Your kids will no longer depend on you the way they once did, but this means you can now have a relationship with them more akin to friendship. The more mature they become the more they’ll appreciate you and their mom. And they’ll still need plenty of help as they navigate the world of adulthood.

You and your wife can use this stage to behave like newlyweds again. Go out on more dates. Relearn what it’s like to have free time. Most importantly, talk about the transition you’re both going through, as you are in a perfect position to understand and support each other. The nest isn’t totally empty as long as you’ve got each other. (Netflix doesn’t hurt.)

• • •

Dear Annie: I am a 14-year-old girl. I have known ‘Mia’ since the third grade, when we instantly became the best of friends. Unfortunately, things have not been great with us lately because Mia spends so much time on social media. She has been constantly ‘chatting’ with different people, who are complete strangers, over the internet. She has even met up with some of these people in person. I am worried that she may be putting herself in danger. What is so sad is that she has a messed-up family, and nobody is supervising her when it comes to social media.

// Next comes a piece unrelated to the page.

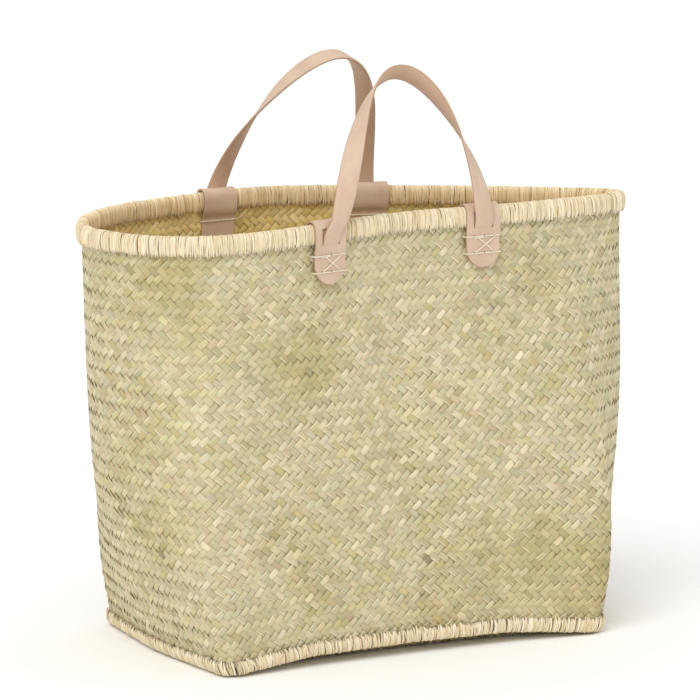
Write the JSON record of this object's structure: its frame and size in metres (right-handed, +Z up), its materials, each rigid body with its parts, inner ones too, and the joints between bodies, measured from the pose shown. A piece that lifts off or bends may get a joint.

I am nervous that she will send naked pictures of herself or get lured into prostitution or something else terrible because she does not have good judgment and is not making smart choices. What should I do? Please help.

— Concerned Friend

Dear Concerned: Your worries are 100 percent justified. It’s not just that Mia may put herself in further danger; she already is putting herself in danger by talking to strangers online and even meeting up with them in person unsupervised. You need to enlist the help of your mom and dad. They can talk to Mia’s parents or other adults in her life who will look out for her best interests, such as a guidance counselor.

Prepare yourself for the fact that Mia will be angry with you. But her safety is paramount, and she’s left you with no choice. You will look back on this and be glad you did the right thing. You are an amazing friend, and Mia is lucky to have you in her life.